3. The Mutter Museum

This is a Philadelphia museum of medical history, dealing with the history of surgery, deformities, diseases, and other freaky things. You can choose whether or not to allow your kids to go along, but despite it being a little scary, it's still very educational. It's one of only two places in the world to have pieces of Albert Einstein's brain, and houses a nice collection of skulls, as well as a mummy and other various exhibits. They also have wet specimens, meaning things preserved in jars, like every part of the human body, including cysts and tumors. If you can get past the icky feeling, you'll want to check this museum out, for your own educational purposes.

4 Major Historical Spots In PA That Every American Should Visit!

Pennsylvania was one of the original 13 colonies and was the second state to ratify the constitution. The Declaration of Independence and the Constitution were drafted in Philadelphia, in Independence Hall. This historical area has walking tours to education people on what was happening back then. There are many, many historical sites to discover and learn about. Here are a few of them...

#1. Gettysburg


Who doesn't know about Gettysburg? Most people do, and it's a very interesting place to visit. There was a lot of trauma during the war, of course, so there are also many instances or stories of hauntings. For those of you who love ghost hunting or tours, there is the Farnsworth House Inn, Dobbin House Tavern (both are bed and breakfast inns), and the Jennie Wade House (which is now a museum), just to name a few. If you look on the outside of the some of the buildings, you can see bullet holes from the war.

The Visitor Center is nearby with many artifacts from the war and the town itself. It is free to enter but some activities do require purchasing a ticket, like films, a private car tour with a guide who rides with you, bus tours through the battlefield, and more. If you tour the battlefield on your own, you can take your time and spend the day visiting different areas.

#2. Historic Philadelphia Trail


You can tour many historical buildings, get free tickets to Independence Hall (where the Constitution was signed), and purchase attraction tickets at the Independence Visitor Center. You can see the Liberty Bell, visit many different museums, and see where the congress met in the early days. Close by is the Rocky statue from the first Rocky movie, which is located at the bottom of the steps to the Philadelphia Museum of Art. Those are the steps he ran up in the movie.

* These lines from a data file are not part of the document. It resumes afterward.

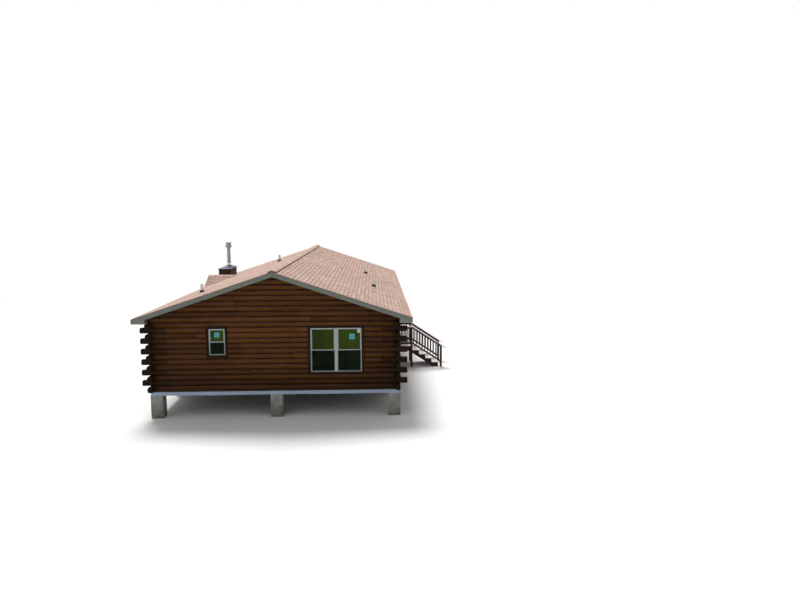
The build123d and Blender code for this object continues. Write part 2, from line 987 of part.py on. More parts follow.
def stair_stringers():
    """Notched boards that carry the treads, hung on the landing and standing on the ground."""
    treads = stair_risers - 1
    cut = stringer_depth * hypot(1, stair_slope)
    points = [(landing_x, landing_top - stair_rise - tread_thickness)]
    for i in range(1, treads + 1):
        level = landing_top - i * stair_rise - tread_thickness
        points.append((landing_x + i * stair_going, level))
        if i < treads:
            points.append((landing_x + i * stair_going, level - stair_rise))
    points.append((landing_x + treads * stair_going, 0.0))
    nosing_drop = landing_top - tread_thickness - cut
    points.append((landing_x + nosing_drop / stair_slope, 0.0))
    points.append((landing_x, nosing_drop))
    spread = stair_width - post_size - joist_thickness
    with BuildPart() as stringers:
        for step in (-1, 0, 1):
            offset = door_centre + step * spread / 2
            with BuildSketch(Plane.XZ.offset(-offset)):
                Polygon(*points, align=None)
            extrude(amount=joist_thickness / 2, both=True)
    return stringers


def stair_treads():
    """Two boards to each tread, with a small nosing."""
    with BuildPart() as treads:
        for i in range(1, stair_risers):
            back = landing_x + (i - 1) * stair_going
            depth = (stair_going + tread_nosing - board_gap) / 2
            with BuildSketch(Plane.XY.offset(landing_top - i * stair_rise - tread_thickness)):
                for j in range(2):
                    with Locations((back + j * (depth + board_gap), door_centre)):
                        Rectangle(depth, stair_width - post_size, align=(Align.MIN, Align.CENTER))
            extrude(amount=tread_thickness)
    return treads


def rail_outline(top, depth, start, end):
    """A rail seen from the front: level over the landing, then down with the stair."""
    with BuildSketch() as outline:
        Polygon(
            (start, top),
            (landing_x, top),
            (end, top - stair_line(end)),
            (end, top - stair_line(end) - depth),
            (landing_x, top - depth),
            (start, top - depth),
            align=None,
        )
    return outline.sketch


def stair_railings():
    """A railing on each side: cap, top rail, bottom rail and balusters, on the inside of the posts."""
    start = half_width + trim_proud + rail_clearance
    end = half_width + rail_end
    under_cap = rail_top - cap_thickness
    bottom_top = landing_top + bottom_rail_gap + rail_depth
    count = int((end - start) // baluster_spacing)
    with BuildPart() as railings:
        for side in (-1, 1):
            post_face = door_centre + side * (post_y - post_size / 2)
            inside = -side
            with BuildPart(mode=Mode.PRIVATE) as railing:
                with BuildSketch(Plane.XZ.offset(-(door_centre + side * post_y))):
                    add(rail_outline(rail_top, cap_thickness, start, end))
                extrude(amount=cap_width / 2, both=True)
                with BuildSketch(Plane.XZ.offset(-post_face)):
                    add(rail_outline(under_cap, rail_depth, start, newel_x))
                    add(rail_outline(bottom_top, rail_depth, start, newel_x))
                extrude(amount=-inside * joist_thickness)
                with BuildSketch(Plane.XZ.offset(-post_face)):
                    for i in range(1, count):
                        x = start + i * baluster_spacing
                        if x < newel_x - baluster_size:
                            low = bottom_top - rail_depth / 2 - stair_line(x)
                            high = under_cap - rail_depth / 2 - stair_line(x)
                            with Locations((x, (low + high) / 2)):
                                Rectangle(baluster_size, high - low)
                extrude(amount=-inside * baluster_size)
            add(railing.part)
    return railings


os.makedirs("parts", exist_ok=True)

side_plate = wall_length - 2 * log_thickness
save(block_piers(), "block_piers")
save(floor_rim(), "floor_rim")
save(floor_joists(), "floor_joists")
save(floor_sheet(floor_height - deck_thickness, deck_thickness), "floor_deck")
save(floor_sheet(rim_foot, belly_thickness), "belly_wrap")
save(log_wall("front", wall_width, 1), "front_wall")
save(log_wall("back", wall_width, 1), "back_wall")
save(log_wall("left", wall_length, 0, side_plate), "left_wall")
save(log_wall("right", wall_length, 0, side_plate, [door_opening]), "right_wall")
save(gable(FRONT), "front_gable")
save(gable(BACK), "back_gable")
save(ceiling_board(), "ceiling")
save(roof_rafters(), "roof_rafters")
save(roof_slope_panel(-1), "roof_left")
save(roof_slope_panel(1), "roof_right")
save(ridge_vent(), "ridge_vent")
save(rake_boards(), "rake_boards")
save(fascias(), "fascias")
save(soffits(), "soffits")
save(eave_returns(), "eave_returns")
save(drip_edge(), "drip_edge")
save(cross_gable_roof(), "cross_gable_roof")
save(cross_gable_face(), "cross_gable_face")
save(cross_gable_rake_boards(), "cross_gable_rake_boards")
save(chimney_chase(), "chimney_chase")
save(chase_cover(), "chase_cover")
save(flue_pipe(), "flue_pipe")
save(flue_cap(), "flue_cap")
save(vent_pipes(), "vent_pipes")
save(vent_flashings(), "vent_flashings")
for side_name in windows:
    save(window_frames(side_name), f"{side_name}_window_frames")
save(window_glass(), "window_glass")
save(opening_trim(), "opening_trim")
save(door_leaf(), "door_leaf")
save(door_frame(), "door_frame")
save(stair_posts(), "stair_posts")
save(landing_frame(), "landing_frame")
save(landing_boards(), "landing_boards")
save(stair_stringers(), "stair_stringers")
save(stair_treads(), "stair_treads")
save(stair_railings(), "stair_railings")
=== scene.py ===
# %% [markdown]
# # A log cabin, dressed
#
# The packed part gives the cabin's construction: every wall, board and pipe at its real size, in metres,
# with the front wall facing -Y and the feet of its piers at Z = 0. This lesson puts the looks on it. Nothing
# here moves a packed piece. Where a plain packed shape needs more than a finish, a new piece is worked out
# in numpy and stands in its place.

# %% Load the packed part
from functools import partial

import bmesh
import bpy
import numpy as np
from mathutils import Matrix, Vector


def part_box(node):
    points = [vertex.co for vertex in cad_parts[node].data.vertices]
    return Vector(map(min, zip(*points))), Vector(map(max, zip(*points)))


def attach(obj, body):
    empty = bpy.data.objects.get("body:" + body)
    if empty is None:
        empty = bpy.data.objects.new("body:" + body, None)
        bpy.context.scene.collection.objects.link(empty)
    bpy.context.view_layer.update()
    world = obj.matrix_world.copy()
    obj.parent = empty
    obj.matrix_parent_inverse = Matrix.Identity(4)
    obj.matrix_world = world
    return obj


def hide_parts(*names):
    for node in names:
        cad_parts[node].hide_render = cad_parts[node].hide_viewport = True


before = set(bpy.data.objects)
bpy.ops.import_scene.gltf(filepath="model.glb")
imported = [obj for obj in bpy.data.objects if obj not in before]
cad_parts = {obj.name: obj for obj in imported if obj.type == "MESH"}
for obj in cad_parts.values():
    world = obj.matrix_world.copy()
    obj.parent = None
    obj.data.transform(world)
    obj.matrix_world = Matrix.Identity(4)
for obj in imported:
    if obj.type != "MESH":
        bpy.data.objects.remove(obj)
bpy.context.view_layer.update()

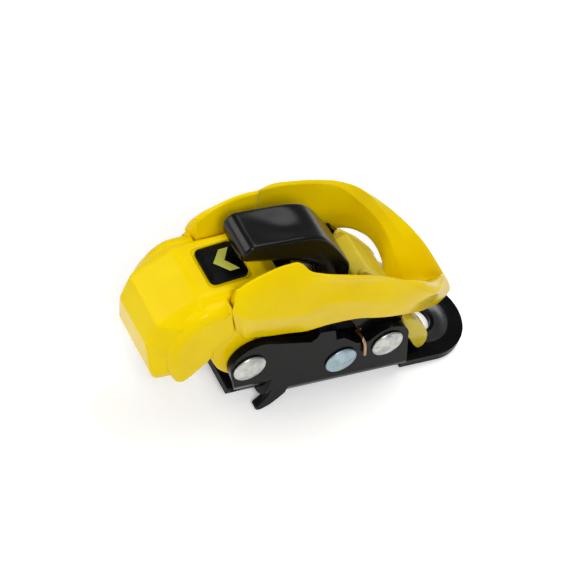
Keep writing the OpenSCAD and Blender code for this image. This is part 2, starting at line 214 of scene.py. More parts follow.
def smooth_copy(node, name, body, material, bevel=0.0, angle=35):
    """A merged copy of a CAD node with smooth curved faces and, where bevel is given, small rounded edges."""
    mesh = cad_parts[node].data.copy()
    mesh.name = name
    bm = bmesh.new()
    bm.from_mesh(mesh)
    bmesh.ops.remove_doubles(bm, verts=bm.verts, dist=2e-6)
    bmesh.ops.dissolve_limit(bm, angle_limit=math.radians(0.6), verts=bm.verts, edges=bm.edges)
    bm.to_mesh(mesh)
    bm.free()
    mesh.materials.clear()
    mesh.materials.append(material)
    obj = bpy.data.objects.new(name, mesh)
    bpy.context.scene.collection.objects.link(obj)
    if bevel:
        m = obj.modifiers.new("rounded_edges", "BEVEL")
        m.width, m.segments = bevel * MM, 3
        m.limit_method, m.angle_limit = "ANGLE", math.radians(angle)
        m.use_clamp_overlap = True
        m.harden_normals = False
    shade(mesh, angle)
    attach(obj, body)
    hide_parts(node)
    return obj


# ----------------------------------------------------------------- materials
class Shade:
    """A node socket in shader maths: + - * add Math nodes, and node() adds any other."""

    def __init__(self, tree, socket=None):
        self.tree, self.socket = tree, socket

    def node(self, kind, settings=None, sockets=None, out=0):
        """Adds a node: its settings first, a ramp's stops as (place, colour) pairs, then the values or links of its
        sockets."""
        made = self.tree.nodes.new(kind)
        for key, value in (settings or {}).items():
            if key == "stops":
                ramp = made.color_ramp.elements
                while len(ramp) < len(value):
                    ramp.new(0.5)
                for stop, (place, colour) in zip(ramp, value):
                    stop.position, stop.color = place, (*colour, 1)
            else:
                setattr(made, key, value)
        for key, value in (sockets or {}).items():
            if isinstance(value, Shade):
                self.tree.links.new(value.socket, made.inputs[key])
            else:
                made.inputs[key].default_value = value
        return Shade(self.tree, made.outputs[out])

    def maths(self, operation, *values):
        return self.node("ShaderNodeMath", {"operation": operation}, dict(enumerate(values)))

    def __add__(self, other): return self.maths("ADD", self, other)
    def __radd__(self, other): return self.maths("ADD", other, self)
    def __sub__(self, other): return self.maths("SUBTRACT", self, other)
    def __rsub__(self, other): return self.maths("SUBTRACT", other, self)
    def __mul__(self, other): return self.maths("MULTIPLY", self, other)
    def __rmul__(self, other): return self.maths("MULTIPLY", other, self)

    def clamp(self, low=0.0, high=1.0):
        return self.maths("MINIMUM", self.maths("MAXIMUM", self, low), high)

    def blend(self, a, b):
        """Colour a where this is 0 and colour b where it is 1."""
        return self.node("ShaderNodeMix", {"data_type": "RGBA", "clamp_factor": True}, {0: self, 6: a, 7: b}, out=2)


def finish(name, build, **fixed):
    """A Principled material: build(start, point) gives the varying sockets from the object's own point in
    millimetres, and fixed ones are set on the shader."""
    mat = bpy.data.materials.new(name)
    mat.use_nodes = True
    tree = mat.node_tree
    tree.nodes.clear()
    start = Shade(tree)
    coords = start.node("ShaderNodeTexCoord", out=3)
    point = start.node("ShaderNodeVectorMath", {"operation": "SCALE"}, {0: coords, "Scale": 1000.0})
    shader = tree.nodes.new("ShaderNodeBsdfPrincipled")
    for key, value in fixed.items():
        shader.inputs[key.replace("_", " ")].default_value = value
    for key, value in build(start, point).items():
        tree.links.new(value.socket, shader.inputs[key])
    out = tree.nodes.new("ShaderNodeOutputMaterial")
    tree.links.new(shader.outputs[0], out.inputs[0])
    return mat


def noise(start, point, scale, detail=3.0, rough=0.5, distortion=0.0):
    return start.node("ShaderNodeTexNoise", None, {"Vector": point, "Scale": scale, "Detail": detail,
                                                   "Roughness": rough, "Distortion": distortion})


def stretched(start, point, x, y, z, turn=(0.0, 0.0, 0.0)):
    return start.node("ShaderNodeMapping", {"vector_type": "TEXTURE"},
                      {"Vector": point, "Rotation": turn, "Scale": (x, y, z)})


def bump(start, height, strength, distance):
    """distance is in metres, as the object is."""
    return start.node("ShaderNodeBump", None, {"Height": height, "Strength": strength, "Distance": distance})


def ramp(start, value, *stops):
    return start.node("ShaderNodeValToRGB", {"stops": [(p, (c, c, c)) for p, c in stops]}, {"Fac": value})


def lin(r, g, b):
    """Linear colour of an 8-bit one."""
    return tuple(((c / 255 + 0.055) / 1.055) ** 2.4 if c > 10 else c / 255 / 12.92 for c in (r, g, b)) + (1.0,)


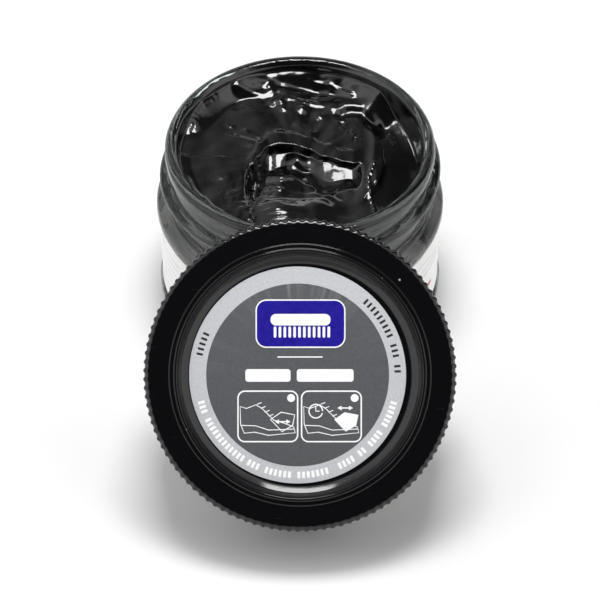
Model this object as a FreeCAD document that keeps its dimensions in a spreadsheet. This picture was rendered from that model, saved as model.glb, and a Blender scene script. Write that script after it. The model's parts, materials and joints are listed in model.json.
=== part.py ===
"""A 50 ml glass jar of shoe cream, open, with its screw cap leaning on the lip.

Millimetres, +Z up. The origin is the middle of the jar's foot, on the surface it
stands on. The cap leans towards -Y. The jar's pieces are drawn where they stand. The
cap's pieces share a frame of their own, whose origin is the middle of the skirt's open
end and whose +Z points out of the cap's top, and that frame is then tilted and set down.
"""

import FreeCAD, Part
import math
import os

import Sketcher
from FreeCAD import Vector

doc = FreeCAD.newDocument("shoe_cream_jar")
sheet = doc.addObject("Spreadsheet::Sheet", "Sheet")

DIMENSIONS = {
    # glass jar, heights from the table
    "jar_height": 40.0,
    "lip_radius": 27.1,
    "mouth_radius": 24.5,
    "lip_depth": 3.0,
    "lip_undercut": 0.4,
    "lip_round": 1.2,
    "neck_radius": 26.7,
    "shoulder_start": 27.6,
    "shoulder_radius": 29.1,
    "shoulder_top": 25.5,
    "shoulder_foot": 23.6,
    "shoulder_round": 1.1,
    "panel_radius": 28.2,
    "panel_top": 22.6,
    "panel_bottom": 5.2,
    "heel_radius": 28.8,
    "heel_top": 4.8,
    "heel_round": 3.6,
    "bore_radius": 25.1,
    "bore_top": 24.0,
    "bore_shoulder": 26.5,
    "bore_round": 4.0,
    "floor_height": 7.2,
    "foot_radius": 22.0,
    "push_up_radius": 20.0,
    "push_up": 1.2,
    # screw thread, cut the same way on the neck and in the cap
    "thread_pitch": 4.23,
    "thread_radius": 28.3,
    "thread_top": 35.9,
    "thread_travel": 5.3,
    "thread_root": 2.0,
    "thread_crest": 0.9,
    "thread_bite": 0.2,
    "cap_thread_radius": 27.55,
    "cap_thread_low": 1.9,
    "cap_thread_travel": 4.3,
    # paper label round the jar
    "paper": 0.15,
    "label_margin": 0.5,
    "label_turn": 357.0,
    "label_seam": 91.5,
    # cream
    "cream_edge": 35.4,
    "cream_hollow": 31.0,
    "hollow_radius": 15.0,
    "hollow_floor_radius": 7.0,
    "brim_round": 1.5,
    "hollow_round": 3.0,
    # cap, heights from the skirt's open end
    "cap_height": 15.0,
    "hem_radius": 30.2,
    "hem_height": 1.1,
    "hem_slope": 0.3,
    "skirt_radius": 29.4,
    "bore_in_cap": 28.6,
    "ceiling": 12.5,
    "edge_round": 0.8,
    "step_round": 0.2,
    "step_radius": 24.9,
    "step_rise": 0.3,
    "ridge_radius": 24.0,
    "ridge_inner_radius": 23.5,
    "ridge_rise": 0.75,
    "slope_radius": 22.5,
    "slope_drop": 0.45,
    "dish_radius": 21.1,
    "dish_drop": 1.15,
    "dish_round": 1.4,
    "bead_radius": 28.0,
    "bead_foot": 9.8,
    "bead_height": 10.7,
    "bead_top": 11.2,
    "rib_count": 111,
    "rib_radius": 0.55,
    "rib_circle": 29.3,
    "rib_top": 13.6,
    # pieces in and on the cap
    "sticker_radius": 20.65,
    "sticker": 0.15,
    "wad_radius": 28.2,
    "wad_thickness": 0.95,
    "film": 0.12,
    "clearance": 0.3,
    # where the cap stands
    "cap_tilt": 43.7,
    "cap_foot": 67.9,
}


class Size:
    """A length that also knows the sheet expression it comes from."""

    def __init__(self, value, text):
        self.value = value
        self.text = text

    def __add__(self, other):
        other = as_size(other)
        return Size(self.value + other.value, f"({self.text} + {other.text})")

    def __sub__(self, other):
        other = as_size(other)
        return Size(self.value - other.value, f"({self.text} - {other.text})")


def as_size(number):
    """A plain number as a Size; a Size stays as it is."""
    return number if isinstance(number, Size) else Size(float(number), str(number))


def fill_sheet():
    """Write the driving dimensions to the sheet and give each back as a Size."""
    sizes = {}
    for row, (alias, value) in enumerate(DIMENSIONS.items(), start=1):
        sheet.set(f"A{row}", alias)
        sheet.set(f"B{row}", str(value))
        sheet.setAlias(f"B{row}", alias)
        sizes[alias] = Size(value, f"Sheet.{alias}")
    doc.recompute()
    return sizes


size = fill_sheet()
zero = Size(0.0, "0")


def new_body(label):
    """An empty PartDesign body for one piece."""
    body = doc.addObject("PartDesign::Body", label)
    body.Label = label
    return body


def origin_part(body, role):
    """One of the body's own origin planes or axes."""
    return next(part for part in body.Origin.OriginFeatures if part.Role == role)


def new_sketch(body, name, plane):
    """A sketch on one of the body's own origin planes."""
    sketch = body.newObject("Sketcher::SketchObject", name)
    sketch.AttachmentSupport = [(origin_part(body, plane), "")]
    sketch.MapMode = "FlatFace"
    return sketch


def pin(sketch, kind, geometry, end, length, name):
    """Tie one point's distance from the origin to the sheet."""
    if length.value == 0.0:
        axis = -2 if kind == "DistanceX" else -1
        sketch.addConstraint(Sketcher.Constraint("PointOnObject", geometry, end, axis))
        return
    sketch.addConstraint(Sketcher.Constraint(kind, -1, 1, geometry, end, length.value))
    sketch.renameConstraint(sketch.ConstraintCount - 1, name)
    sketch.setExpression(f"Constraints.{name}", length.text)


def outline(body, name, corners, plane="XZ_Plane"):
    """A closed outline of straight runs through corners given as (across, up)."""
    sketch = new_sketch(body, name, plane)
    points = [Vector(across.value, up.value, 0) for across, up in corners]
    count = len(points)
    for number in range(count):
        sketch.addGeometry(Part.LineSegment(points[number], points[(number + 1) % count]), False)
    for number in range(count):
        after = (number + 1) % count
        sketch.addConstraint(Sketcher.Constraint("Coincident", number, 2, after, 1))
    for number, (across, up) in enumerate(corners):
        pin(sketch, "DistanceX", number, 1, across, f"across{number}")
        pin(sketch, "DistanceY", number, 1, up, f"up{number}")
    return sketch


def revolve(body, name, sketch, angle=None):
    """Turn an outline about the body's upright axis."""
    turned = body.newObject("PartDesign::Revolution", name)
    turned.Profile = sketch
    turned.ReferenceAxis = (sketch, ["V_Axis"])
    turned.Angle = 360.0
    if angle is not None:
        turned.setExpression("Angle", angle.text)
    doc.recompute()
    return turned


def ring_edges(feature, rings):
    """Names of the circular edges at the given (radius, height) pairs."""
    names = []
    for radius, height in rings:
        for number, edge in enumerate(feature.Shape.Edges, start=1):
            curve = edge.Curve
            if not isinstance(curve, Part.Circle):
                continue
            near_radius = abs(curve.Radius - radius.value) < 0.01
            near_height = abs(curve.Center.z - height.value) < 0.01
            if near_radius and near_height and abs(curve.Axis.z) > 0.99:
                names.append(f"Edge{number}")
    if len(names) < len(rings):
        raise RuntimeError(f"{feature.Label}: a ring edge to round is missing")
    return names


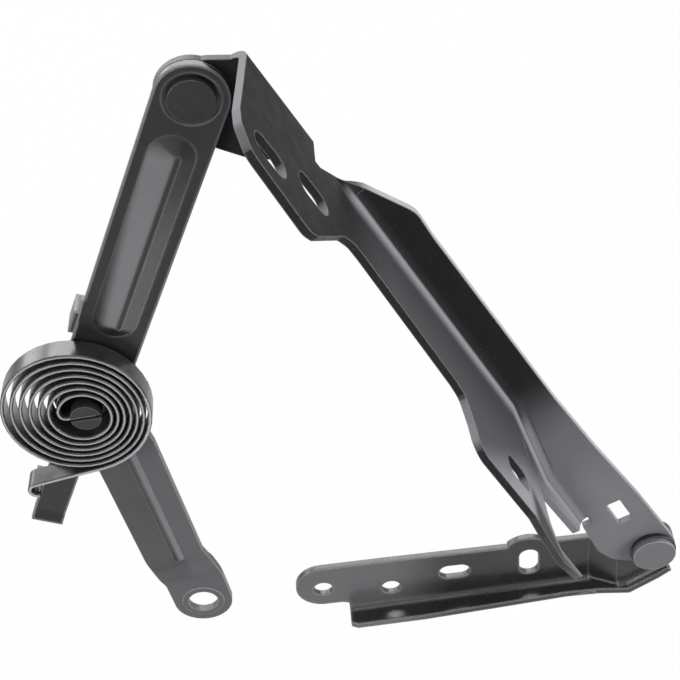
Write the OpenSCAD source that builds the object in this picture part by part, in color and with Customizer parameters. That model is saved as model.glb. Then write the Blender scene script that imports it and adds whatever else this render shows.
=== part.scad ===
// Car bonnet hinge: a rail bolted to the wing, a bonnet bracket pivoted on its end,
// and a two-piece check linkage with a flat spiral spring at its elbow.
// Millimetres. X runs along the rail, Z is up, and Y = 0 is the rail's back face,
// with the whole hinge standing in front of it at negative Y.
// The origin is the middle of the rail's end bolt hole, at that back face.

/* [Sheet metal] */
// Thickness of the rail, the bracket and both arms
sheet = 3; // [2.6:0.1:3.2]
// Inside radius of the long folds
bend_r = 3; // [2:0.5:4]
// How far the rail's lobe is joggled forward of its web
joggle = 6; // [6:0.5:8]

/* [Linkage] */
// Main pivot, along the rail from the end bolt hole
main_x = 150; // [146:1:156]
// Main pivot, above the end bolt hole
main_z = 16; // [15:0.5:18]
// Slope of the bonnet bracket below level, from link pivot to main pivot
bracket_deg = 64.1; // [60:0.1:68]
// Link pivot to main pivot, measured along the bonnet bracket
link_s = 304; // [302:1:308]
// Depth of the link pivot below the main pivot's line along the bracket
link_d = 36; // [35:0.5:37]
// Upper arm from link pivot to elbow
upper_len = 142; // [140:1:146]
// Upper arm's lean from upright
upper_deg = 26.1; // [20:0.1:30]
// Lower arm from elbow to its eye, along the shank
lower_len = 133.5; // [130:0.5:138]
// Lower arm's lean from upright
lower_deg = 7; // [4:0.5:10]

/* [Holes] */
// Radius of the rail's two round bolt holes
bolt_r = 4.5; // [4:0.1:5]
// Width of the rail's two slots
rail_slot_w = 9; // [8:0.5:10]
// Width of the bonnet bracket's slots
bonnet_slot_w = 10.5; // [9:0.5:11.5]
// Length of the bonnet bracket's slots
bonnet_slot_l = 17.5; // [16:0.5:18]
// Radius of the lower arm's eye hole
eye_r = 6.7; // [6:0.1:7.5]

/* [Pivots] */
// Radius of the main pivot and elbow pin shanks
pin_r = 5; // [4.5:0.1:5.2]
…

#3. Eastern State Penitentiary


This former prison, the most expensively built one at the time, welcomed its first inmate in 1829. After many escape attempts and riots, the penitentiary closed in the beginning of 1970. The famous gangster Al Capone spent eight months here, and it is a well known ghost hunting destination and is supposedly very haunted. It's been featured on ghost hunting shows on tv. It is open for tours every day of the year.

#4. The Amish Experience


Want to know how the Amish live/lived? In Bird-in-Hand, PA, you can go on a guided Amish tour of Amish farmlands! The tour is on a shuttle bus with air conditioning where you can see different sights that are rarely seen and hear about the history of the land. They have shops and roadside stands along the way, and you get a free Amish cookbook on the tour. You can purchase regular tickets for a farmland tour, combo tickets that include everything, or VIP tour tickets. The VIP tour is much more expensive, but you get to actually visit 3 properties and spend time with a real Amish family, talk to them, and see how they live.